Can't cope with any more tantrums(6 Posts)
DD (20 mo) seems to be in a constant tantrum. It feels like she has spent two thirds of today crying and "paddying" (if that's a word?!) over something (doesn't help that DH is working all wkend so I'm sole carer until Monday morning). I don't remember her brother (4 yo) ever being like this. She is doing my head in!
Bed times are a nightmare. We've dropped her daytime nap as she just wasn't sleeping at night with it (crying or just up playing with her teddies for 2+ hrs), then she was a menace all day as she was tired. She was a pain to get to have a nap anyway, so it's a bit of a blessing to just forget it. I'm still bfing in the evening. She drifts in and out for the 10 mins I feed her, but as soon as I put her in her cot she loses it and screams and screams. Nothing then works (even picking her up and giving her a cuddle), nothing makes her stop, until I tell her enough is enough (generally firmly - I don't yell at her though) or until she gives in. I normally stay during this process or keep coming back in every 2-3 mins.
I feel like the world's worst mum. God knows what the neighbours think of me; all she ever seems to do is scream. I try distracting her, going out, playing, all the usual. I'm at the end of my tether and I'm starting to lose it and I've shouted at her a couple of times, I'm short tempered with my son and he has done nothing wrong, all of which makes me feel even worse.
I honestly don't know what t do. I love her so much, but I'm starting to regret having her and I hate myself for that.
I'm watching as I have a tantrummy toddler too.
Would be great if there was some miracle advice.
I leave the room if my dd tantrums. At least it saves my ears.
And I try to give as much praise for good behaviour as possible.
I hope someone comes along with advice for your bed time.
And I hope tomorrow is a better day for you.
Thanks Chickz; sometimes it's nice to hear you're not alone!
If I try to leave her she just follows me, or screams louder and longer! It takes more to calm her down then too
Praise is a big thing here; it works wonders with my DS so we've kind of just extended it to DD since she arrived. She doesn't thrive on it like he does, but then she's a lot younger and hasn't really got to that stage yet.
I've spent most of this evening sobbing into my about how terrible a mother I am. Tomorrow will be much less about self pity and wallowing if not less about the tantrums!

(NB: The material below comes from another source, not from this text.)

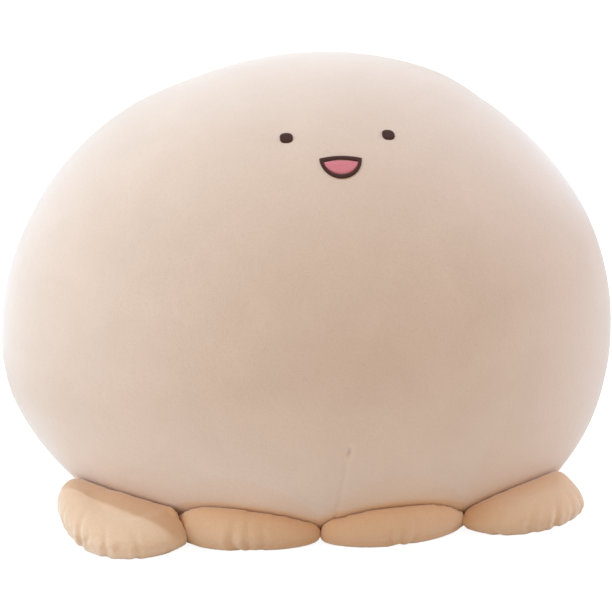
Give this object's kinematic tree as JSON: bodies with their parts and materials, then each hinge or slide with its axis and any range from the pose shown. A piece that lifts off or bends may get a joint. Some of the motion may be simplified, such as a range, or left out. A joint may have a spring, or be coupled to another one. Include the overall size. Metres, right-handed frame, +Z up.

Hope you get the advice you need too
it sounds like she is just overtired. Just try to stay calm and relaxed and friendly (I know that's hard). If you feed her to sleep, it might be worth waiting twenty minutes or so before you put her down so she is in actual deep sleep, rather than putting her down when she just fell asleep. The waking up screaming is very common if they skipped their naps, as they are overtired and the brain chemistry goes crazy. My toddler did this when we started cutting out the nap, but it subsided after a month or so.
I think a more positive way of looking at the behaviour, instead of saying she is throwing tantrums all the time, is to acknowledge that she is very tired and still needs to learn to calm herself down, she needs your help, so sometimes a quiet environment, more cuddles and bedtime stories etc. can work wonders. Make sure not to escalate by shouting / punishing etc, as this just makes the tantrums worse and doesn't help them calm down or self-soothe.
My 2 year old has usually 2/3 weeks of constant awful tantums followed by a couple of better weeks before it starts again !! He is sooo strong willed and loud! U r not alone. Ive just tried t b consistant and put him on the time out step everytime with a firm no and that is helping at the mo bur he is always testing the boundries, hang in there it will get better x
My DS is 20months and also has lots of tantrums. Mostly around frustration that things aren't quite right. Tonight it was because He hadn't helped put the lid on his mug of milk. This morning because one toy physically wouldn't fit in another. Once I've figured out the problem I can sometimes help or sometimes just say no (playing in the garden at bedtime). He's worse when he is tired. It's exhausting but I recommend trying to see the funny side as toddler logic is a bit warped. Have you tried asking your little one to show you what she wants. If you can work it out that might help a bit?
DS has also started getting upset at bedtime. I think he might be scared or have separation anxiety so I've started telling him I'll stay til he's asleep and just sit with my phone. He still messes about but settles quicker (he used to self settle fine)
It's one of those just a phase thing.